I have some function that makes a new call to generate the “new model”. So first time it gets called, it needs the y. Second time it gets called, it no longer needs it.

The main issue is you new model has incompatible shapes with the original one regarding x, and you’re not resampling x.

Your error is similar to sampling a variable x of size 2 and then trying to use that trace in a new model where x is defined with size 3.

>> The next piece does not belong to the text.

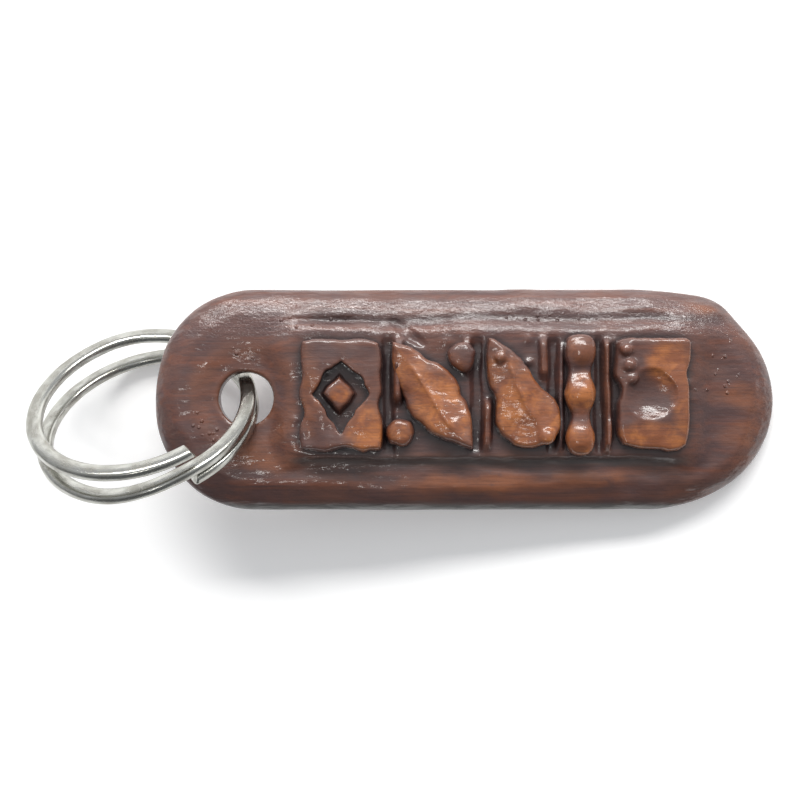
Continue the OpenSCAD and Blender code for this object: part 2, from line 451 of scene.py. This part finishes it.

Partial observation creates two variables x_obs and x_unobs and in your second model x_unobs has a different shape than the one that’s found in the trace. I’m not sure what your goal was, as sample_posterior_predictive can’t do inference, it can only reuse draws from the trace or draw posterior predictive draws for a variable. In your case these would be prior draws since x does not depend on anything else

I guess how would I do the later, draw posterior predictive draws for the new variable, “mu” in this case. I think the model would need some prior draws for the missing x from a normal (0,1) distribution (x is always normally distributed).